> [Dataset content]

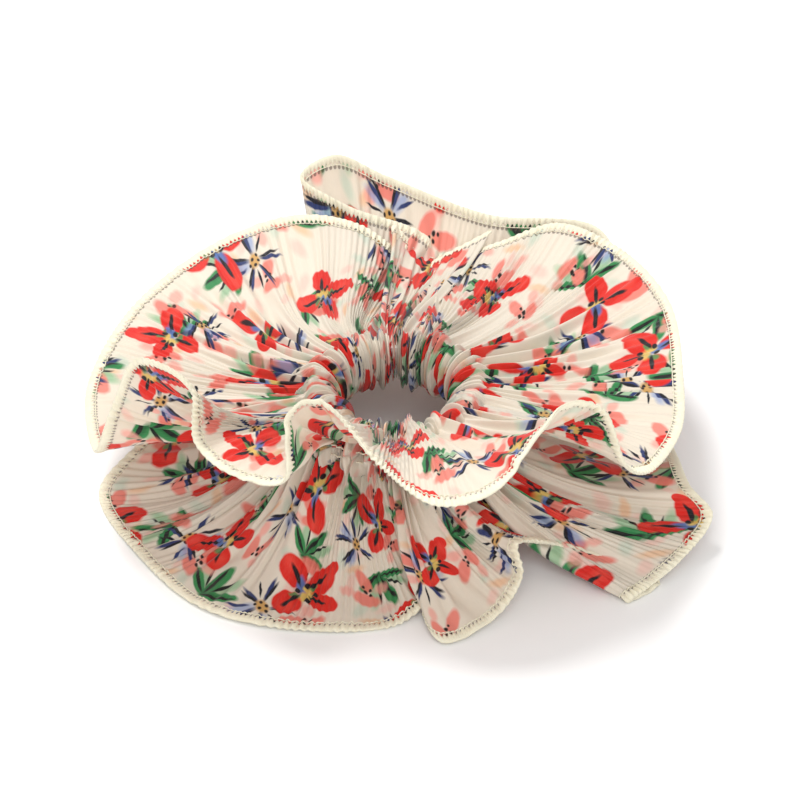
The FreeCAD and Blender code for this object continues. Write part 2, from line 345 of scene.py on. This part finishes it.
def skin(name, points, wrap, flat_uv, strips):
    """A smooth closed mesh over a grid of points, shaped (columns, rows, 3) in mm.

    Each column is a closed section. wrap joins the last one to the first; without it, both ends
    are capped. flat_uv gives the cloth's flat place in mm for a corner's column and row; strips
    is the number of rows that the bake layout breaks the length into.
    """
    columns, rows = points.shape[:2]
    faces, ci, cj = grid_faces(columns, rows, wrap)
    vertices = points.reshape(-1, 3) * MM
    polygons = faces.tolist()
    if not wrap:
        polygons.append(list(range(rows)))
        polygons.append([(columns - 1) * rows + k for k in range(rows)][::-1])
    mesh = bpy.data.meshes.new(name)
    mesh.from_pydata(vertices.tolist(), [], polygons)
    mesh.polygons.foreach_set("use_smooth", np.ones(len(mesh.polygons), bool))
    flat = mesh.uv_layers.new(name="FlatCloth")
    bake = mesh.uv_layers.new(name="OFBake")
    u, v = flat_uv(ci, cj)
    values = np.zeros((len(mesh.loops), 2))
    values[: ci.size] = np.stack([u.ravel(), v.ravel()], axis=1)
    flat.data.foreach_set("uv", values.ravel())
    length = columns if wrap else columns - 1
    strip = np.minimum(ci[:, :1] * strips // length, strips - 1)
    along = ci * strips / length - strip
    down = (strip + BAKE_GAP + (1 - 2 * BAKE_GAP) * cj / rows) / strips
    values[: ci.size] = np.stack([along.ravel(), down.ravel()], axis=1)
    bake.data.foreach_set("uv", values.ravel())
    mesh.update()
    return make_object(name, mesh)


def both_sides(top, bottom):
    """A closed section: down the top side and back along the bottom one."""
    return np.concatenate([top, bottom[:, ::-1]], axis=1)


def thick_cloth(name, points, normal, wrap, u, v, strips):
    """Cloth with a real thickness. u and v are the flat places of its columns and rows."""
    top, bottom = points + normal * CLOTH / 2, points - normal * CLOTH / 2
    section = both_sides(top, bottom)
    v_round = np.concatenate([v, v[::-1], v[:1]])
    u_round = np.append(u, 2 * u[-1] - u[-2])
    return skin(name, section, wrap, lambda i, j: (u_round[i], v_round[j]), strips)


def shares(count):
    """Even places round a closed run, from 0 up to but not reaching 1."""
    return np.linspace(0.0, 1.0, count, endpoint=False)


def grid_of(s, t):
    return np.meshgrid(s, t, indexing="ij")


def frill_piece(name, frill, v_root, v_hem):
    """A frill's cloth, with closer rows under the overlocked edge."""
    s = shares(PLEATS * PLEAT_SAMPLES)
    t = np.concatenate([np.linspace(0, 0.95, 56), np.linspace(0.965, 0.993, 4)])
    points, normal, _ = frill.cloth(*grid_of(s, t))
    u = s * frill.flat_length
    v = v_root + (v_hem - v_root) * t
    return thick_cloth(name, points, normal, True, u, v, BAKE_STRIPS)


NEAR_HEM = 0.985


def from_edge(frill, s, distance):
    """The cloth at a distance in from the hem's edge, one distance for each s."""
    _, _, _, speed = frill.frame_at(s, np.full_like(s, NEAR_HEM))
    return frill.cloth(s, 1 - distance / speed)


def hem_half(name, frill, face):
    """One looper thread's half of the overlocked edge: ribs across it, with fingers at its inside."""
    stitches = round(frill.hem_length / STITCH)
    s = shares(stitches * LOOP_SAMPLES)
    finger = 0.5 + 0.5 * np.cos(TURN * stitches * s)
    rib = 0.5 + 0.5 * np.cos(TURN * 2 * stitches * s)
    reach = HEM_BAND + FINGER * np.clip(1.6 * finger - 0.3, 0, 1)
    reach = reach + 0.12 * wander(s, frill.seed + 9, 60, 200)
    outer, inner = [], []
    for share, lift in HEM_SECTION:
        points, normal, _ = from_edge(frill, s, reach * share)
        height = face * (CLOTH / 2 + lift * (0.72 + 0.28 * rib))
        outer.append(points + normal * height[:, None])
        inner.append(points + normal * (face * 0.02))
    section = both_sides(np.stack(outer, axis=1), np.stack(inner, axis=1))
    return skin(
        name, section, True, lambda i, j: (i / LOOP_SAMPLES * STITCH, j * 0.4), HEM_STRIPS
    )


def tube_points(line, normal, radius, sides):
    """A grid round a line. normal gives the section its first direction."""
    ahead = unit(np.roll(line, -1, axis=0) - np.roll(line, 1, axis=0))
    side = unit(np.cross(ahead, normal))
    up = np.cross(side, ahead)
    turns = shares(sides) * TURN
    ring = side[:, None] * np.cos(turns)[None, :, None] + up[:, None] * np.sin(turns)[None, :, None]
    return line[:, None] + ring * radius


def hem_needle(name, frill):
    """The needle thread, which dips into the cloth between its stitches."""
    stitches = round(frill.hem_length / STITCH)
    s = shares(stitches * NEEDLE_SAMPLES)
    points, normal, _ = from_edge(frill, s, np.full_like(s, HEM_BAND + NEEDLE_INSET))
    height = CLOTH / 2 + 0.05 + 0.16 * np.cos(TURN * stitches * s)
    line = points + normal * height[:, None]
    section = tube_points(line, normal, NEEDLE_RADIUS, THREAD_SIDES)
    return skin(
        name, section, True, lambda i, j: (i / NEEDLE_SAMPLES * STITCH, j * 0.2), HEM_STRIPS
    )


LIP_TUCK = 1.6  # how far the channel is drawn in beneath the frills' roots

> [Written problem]
From the opening line of the data above, please print each line as written up to and including the line that contains "rows, 3) in mm.", and nothing more.

> [Result of the task]
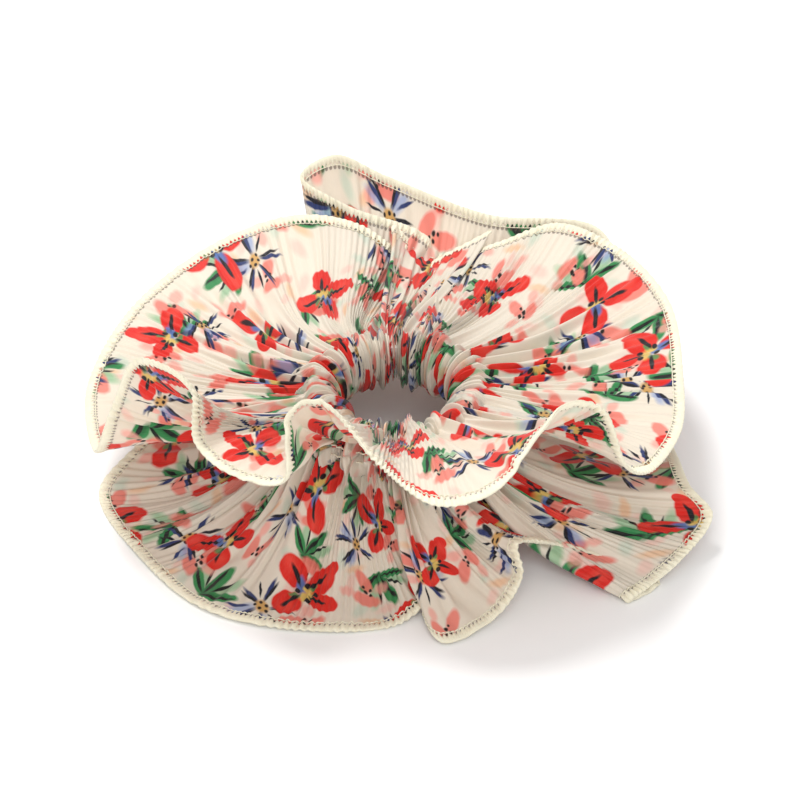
The FreeCAD and Blender code for this object continues. Write part 2, from line 345 of scene.py on. This part finishes it.
def skin(name, points, wrap, flat_uv, strips):
    """A smooth closed mesh over a grid of points, shaped (columns, rows, 3) in mm.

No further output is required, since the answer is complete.